Friday, October 31, 2008

Max Gluckman: Order and Rebellion in Tribal Africa

The modern anthropolgist basing his analysis on detailed observation in the field, is concerned in greater detail with the ceremonial roles of persons, categories of persons, an social groups, in relaion to one another. Distinguishes from Frazer in focusing on sociological evidence in lieu of other sources.


Ceremonies in Africa surrounding farming patterns are latently express social tensions. Women permitted to asert licene and dominance against formal subordination to men, princes pretend to covet the trhone, and subjects vent about authority. Rebellion part of an established and sacred tradition system where particualar distributions of power are disputed, but not the structure of the system itself. The institutional protest renews the unity of the system.

Similar employment of sources from ethnographic studies. Dominant role of women in a ceremony contrasts sharply with the mores of the people: a protest against order but nonethelesss eems to embrace it and bless it with progress. Contrast ritual behavior with normal behavior. Women necessary for economy and procreation, but not dominant in system of kinship where they were married off to other families. The group is threatened by two sons and hence women are dangerous.

Changing gender roles for a period was seen as somehow producing a good harvest. Psychological and sociological mechanisms are contained in that somehow - not Concerned. Operates seemingly as an act of rebellion, by an open and privileged assertion of obscentiy acting of fundamental conflict in social structure and individual psyches.
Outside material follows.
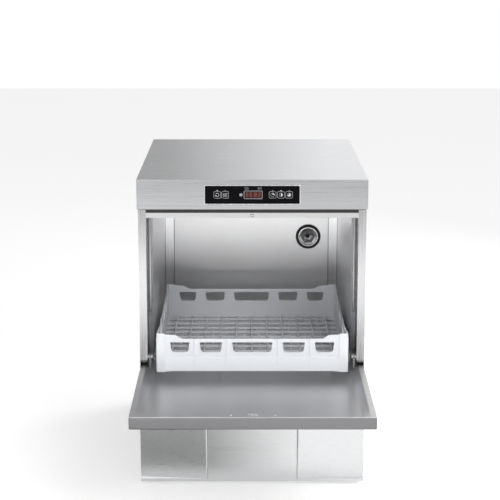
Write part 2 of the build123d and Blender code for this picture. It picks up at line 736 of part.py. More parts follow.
def strike_plate():
    """The small plate that the ball catch clicks into, with a domed screw to either side."""
    z = RIM_Z - STRIKE_SINK
    plate = block(-13, 13, STRIKE_Y - 5.5, STRIKE_Y + 7.5, z, z + 0.8)
    plate += block(-11, 11, STRIKE_Y + 5.5, STRIKE_Y + 7.5, z, z + 1.9)
    plate -= rod(0, STRIKE_Y, z - 1, CATCH_BALL + 0.6, 4)
    pieces = [plate]
    for x in (-53.5, 53.5):
        head = rod(x, STRIKE_Y, z, 3.5, 1.4)
        pieces.append(fillet(head.edges().group_by(Axis.Z)[-1], 0.8))
    return group(pieces)


LUG_X = 270.0
LUG_THICK = 6.0


def hinge_lug(pocket):
    """A lug that rises from the liner's side to the pivot."""
    disc = rod(LUG_X, PIVOT_Y, PIVOT_Z, 13, LUG_THICK, "x")
    web = block(LUG_X, LUG_X + LUG_THICK, PIVOT_Y - 13, PIVOT_Y + 13, RIM_Z - LINER_DEPTH, PIVOT_Z)
    low = wide(298, DOOR_TIP_Y, DOOR_ROOT_Y, RIM_Z - 20, RIM_Z) - pocket
    return disc + web - low - rod(LUG_X - 1, PIVOT_Y, PIVOT_Z, PIN_RADIUS, LUG_THICK + 2, "x")


def hinge_pin():
    """The pin from the lug, through the bush, to the lever."""
    shank = rod(LUG_X, PIVOT_Y, PIVOT_Z, PIN_RADIUS, LEVER_X + LEVER_THICK - LUG_X, "x")
    head = rod(LUG_X - 2.5, PIVOT_Y, PIVOT_Z, 7.5, 2.5, "x")
    return shank + head


def hinge_lever():
    """The arm on the pin's outer end that the door spring pulls."""
    x = LEVER_X
    t = LEVER_THICK
    hub = rod(x, PIVOT_Y, PIVOT_Z, 9, t, "x")
    arm = block(x, x + t, PIVOT_Y, PIVOT_Y + LEVER_LENGTH, PIVOT_Z - 5, PIVOT_Z + 5)
    eye = tube(x, PIVOT_Y + LEVER_LENGTH, PIVOT_Z, 5, 2, t, "x")
    arm -= rod(x - 1, PIVOT_Y + LEVER_LENGTH, PIVOT_Z, 2, t + 2, "x")
    return hub + arm + eye - rod(x - 1, PIVOT_Y, PIVOT_Z, PIN_RADIUS, t + 2, "x")


def door_spring():
    """The counterbalance spring, as the closed sleeve of its coils, with an eye at the foot."""
    x = LEVER_X + LEVER_THICK / 2
    y = PIVOT_Y + LEVER_LENGTH
    coils = tube(x, y, SPRING_LOW, SPRING_RADIUS, SPRING_RADIUS - 2, PIVOT_Z - 14 - SPRING_LOW)
    end = rod(x, y, PIVOT_Z - 14, SPRING_RADIUS, 2) + rod(x, y, PIVOT_Z - 12, 1.5, 6)
    return coils + end


# ---- Rack ----
RACK_HALF = RACK_SIZE / 2
WALL = 4.0
WINDOWS = ((-188.0, 50.0), (-107.5, 58.0), (0.0, 104.0), (107.5, 58.0), (188.0, 50.0))
RIB_XS = (-150.5, -66.5, 66.5, 150.5)


def rack_wall():
    """One side of the rack, with five windows, ribs, a solid lower band and raised ends."""
    h = RACK_HALF
    outline = [
        (-h, 0), (h, 0), (h, RACK_CORNER), (h - 52, RACK_CORNER - 4), (h - 64, RACK_RIM),
        (-h + 64, RACK_RIM), (-h + 52, RACK_CORNER - 4), (-h, RACK_CORNER),
    ]
    wall = xz_prism(outline, -h + 1.6, -h + 1.6 + WALL)
    band = block(-h, h, -h, -h + 1.6, 0, 41.5)
    wall += band
    for x, width in WINDOWS:
        top = RACK_RIM - 9
        low = top - 26.5
        w = width / 2
        shape = [(x - w, top), (x + w, top), (x + w - 4, low), (x - w + 4, low)]
        wall -= xz_prism(shape, -h - 1, -h + 10)
    for x in RIB_XS:
        wall += block(x - 2, x + 2, -h, -h + 1.6, 41.5, RACK_RIM)
    return wall


def rack_basket():
    """The moulded rack: four windowed walls, corner posts and an open grid base."""
    h = RACK_HALF
    wall = rack_wall()
    rack = wall
    for turn in (90, 180, 270):
        rack += Rot(0, 0, turn) * wall
    post = block(h - 26, h, -h, -h + 1.6, 0, RACK_CORNER - 2) + block(h - 1.6, h, -h, -h + 26, 0, RACK_CORNER - 2)
    for turn in (0, 90, 180, 270):
        rack += Rot(0, 0, turn) * post
    bars = []
    for step in range(-5, 6):
        offset = 43.5 * step
        bars.append(block(offset - 2.5, offset + 2.5, -h + 5, h - 5, 3, 10))
        bars.append(block(-h + 5, h - 5, offset - 2.5, offset + 2.5, 3, 10))
    for bar in bars:
        rack += bar
    return Pos(0, RACK_HALF - RACK_OUT, RACK_BASE_Z) * rack


# ---- Write every piece ----
write("base_frame", base_frame())
write("levelling_feet", levelling_feet())
write_pair("left_side_panel", "right_side_panel", side_panel())
write("top_panel", top_panel())
write("back_panel", back_panel())
write("back_panel_screws", back_panel_screws())
write("control_fascia", control_fascia())
write("control_window", control_window())
write("display_lens", display_lens())
for name, key_x in zip(KEY_NAMES, KEY_XS):
    write(name, key_cap(key_x))
write("control_board", control_board())
write("front_posts", both_sides(front_post()))
write("hinge_bushes", both_sides(hinge_bush()))
write("door_header", door_header())
write("catch_housing", catch_housing())
write("catch_ball", catch_ball())
write("top_seal", top_seal())
write_pair("left_chamber_wall", "right_chamber_wall", chamber_side())
write("chamber_back_wall", chamber_back())
write("chamber_ceiling", chamber_ceiling())
write("tank_floor", tank_floor())
write("door_sill", door_sill())
write("rack_rails", both_sides(rack_rail()))
write("port_seal", port_seal())
write("port_insert", port_insert())
write("lower_wash_arm", wash_arm(LOWER_WASH_Z, 18, True))
write("lower_rinse_arm", rinse_arm(LOWER_RINSE_Z))
write("upper_wash_arm", wash_arm(UPPER_WASH_Z, 14, False))
write("upper_rinse_arm", rinse_arm(UPPER_RINSE_Z))
write("lower_arm_post", lower_arm_post())
write("upper_arm_post", upper_arm_post())
write("filter_screens", filter_screens())
write("filter_cartridge", filter_cartridge())
write("tank_heater", tank_heater())
write("wash_pump_motor", wash_pump_motor())
write("wash_pump_volute", wash_pump_volute())
write("drain_pump", drain_pump())
write("rinse_boiler", rinse_boiler())
write("inlet_valve", inlet_valve())
write("dosing_pumps", dosing_pumps())
write("wash_pipes", group([wash_pipe(), suction_hose()]))
write("rinse_pipe", rinse_pipe())
write("water_inlet", water_inlet())
write("drain_outlet", drain_outlet())
write("cable_gland", cable_gland())
write("lower_front_panel", lower_front_panel())
liner_pocket = pocket_shape()
write("door_outer_panel", door_outer_panel())
write("door_liner", door_liner(liner_pocket))
write("strike_plate", strike_plate())
write("hinge_lugs", both_sides(hinge_lug(liner_pocket)))
write("hinge_pins", both_sides(hinge_pin()))
write("hinge_levers", both_sides(hinge_lever()))
write("door_springs", both_sides(door_spring()))
write("rack_basket", rack_basket())
print("middle of the length:", Y_MIDDLE)
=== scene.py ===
import math

import bpy
import numpy as np
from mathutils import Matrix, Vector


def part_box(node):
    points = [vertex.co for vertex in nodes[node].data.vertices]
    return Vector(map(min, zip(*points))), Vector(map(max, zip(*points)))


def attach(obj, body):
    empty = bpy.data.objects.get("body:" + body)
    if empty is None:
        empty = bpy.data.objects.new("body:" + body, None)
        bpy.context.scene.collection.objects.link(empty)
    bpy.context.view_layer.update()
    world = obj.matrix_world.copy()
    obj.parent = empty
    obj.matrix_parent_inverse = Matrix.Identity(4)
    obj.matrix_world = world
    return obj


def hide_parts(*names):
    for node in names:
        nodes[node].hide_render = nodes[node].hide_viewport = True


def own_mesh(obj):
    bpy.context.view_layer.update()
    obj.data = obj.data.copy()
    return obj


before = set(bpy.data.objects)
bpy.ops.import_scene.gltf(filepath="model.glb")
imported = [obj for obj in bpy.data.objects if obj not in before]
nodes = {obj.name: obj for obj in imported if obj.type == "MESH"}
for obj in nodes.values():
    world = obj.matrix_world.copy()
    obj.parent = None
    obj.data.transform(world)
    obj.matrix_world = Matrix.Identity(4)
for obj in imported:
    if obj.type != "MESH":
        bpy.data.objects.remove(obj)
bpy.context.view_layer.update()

# ---- Camera ----
# A camera above the worktop and 3.4 m in front of the cabinet, tipped down at it. Part of the tilt is taken
# up by a small lens shift, so that upright edges stay nearly parallel.
front_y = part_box("control_fascia")[0].y
camera_data = bpy.data.cameras.new("view_camera")
camera = bpy.data.objects.new("view_camera", camera_data)
bpy.context.scene.collection.objects.link(camera)
camera.location = (-0.0164, front_y - 3.434, 1.480)
camera.rotation_euler = (math.radians(78.8), 0, 0)
camera_data.sensor_width = 36
camera_data.lens = 97.47
camera_data.shift_x = 0.0081
camera_data.shift_y = -0.110
bpy.context.scene.camera = camera

# ---- Studio ----
# A pale sheet on the floor, a wide soft sky that is brighter on the right, and three soft lamps.
scene = bpy.context.scene
scene.view_settings.view_transform = "Standard"
world = bpy.data.worlds.new("studio")
scene.world = world
world.use_nodes = True
sky = world.node_tree.nodes
sky.clear()
sky_links = world.node_tree.links
sky_out = sky.new("ShaderNodeOutputWorld")
sky_mix = sky.new("ShaderNodeMixShader")
sky_path = sky.new("ShaderNodeLightPath")
sky_seen = sky.new("ShaderNodeBackground")
sky_seen.inputs["Color"].default_value = (1, 1, 1, 1)
sky_light = sky.new("ShaderNodeBackground")
sky_way = sky.new("ShaderNodeTexCoord")
sky_parts = sky.new("ShaderNodeSeparateXYZ")
sky_side = sky.new("ShaderNodeMapRange")
sky_side.inputs["From Min"].default_value = -0.55
sky_side.inputs["From Max"].default_value = 0.35
sky_side.inputs["To Min"].default_value = 0.50
sky_side.inputs["To Max"].default_value = 0.95
sky_side.interpolation_type = "SMOOTHSTEP"
sky_links.new(sky_way.outputs["Generated"], sky_parts.inputs[0])
sky_links.new(sky_parts.outputs["X"], sky_side.inputs["Value"])
sky_links.new(sky_side.outputs["Result"], sky_light.inputs["Strength"])
sky_links.new(sky_path.outputs["Is Camera Ray"], sky_mix.inputs["Fac"])
sky_links.new(sky_light.outputs[0], sky_mix.inputs[1])
sky_links.new(sky_seen.outputs[0], sky_mix.inputs[2])
sky_links.new(sky_mix.outputs[0], sky_out.inputs["Surface"])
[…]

Ceremony makes the king's authority sacred by allowing the airing of tension to achieve unity and prosperity. Problems in who can and cannot be represented through sources solved through similarly organized social sessions. The acting of conflict yields to unity. Women seeking good husbands have an opportunity to act out conflict.

Acceptance of public order as good alloows for unbridled excess, very rituals of rebellion, for order itself keeps the rebellion in bounds. Every social system is a field of tension, full of ambivelence, of co-operation and contrasting struggle: repetivie and developing social systems (diachronic/synchronic)

Alterations of offices, but not a shift in pattern. Contrast with Europe illuminates social setting. Ritual leads to united, is it not possible that civil rebellion itself was a source of strength for these systems. Compare/contrast with Europe.

To achieve anything it values, it must have food, which requires capital and a division of labor, which requires split up of wealth. Peace, good order, and the observence of law necessary for a nation's survival. Individuals vs. political order as a whole demonstrated.

Rebellious rituals may be perhaps be confined to situations where strong tensions are aroued by conflict between different structural principles, which are not controlled by secular institutions. The answer to all these problems lies in comparative research.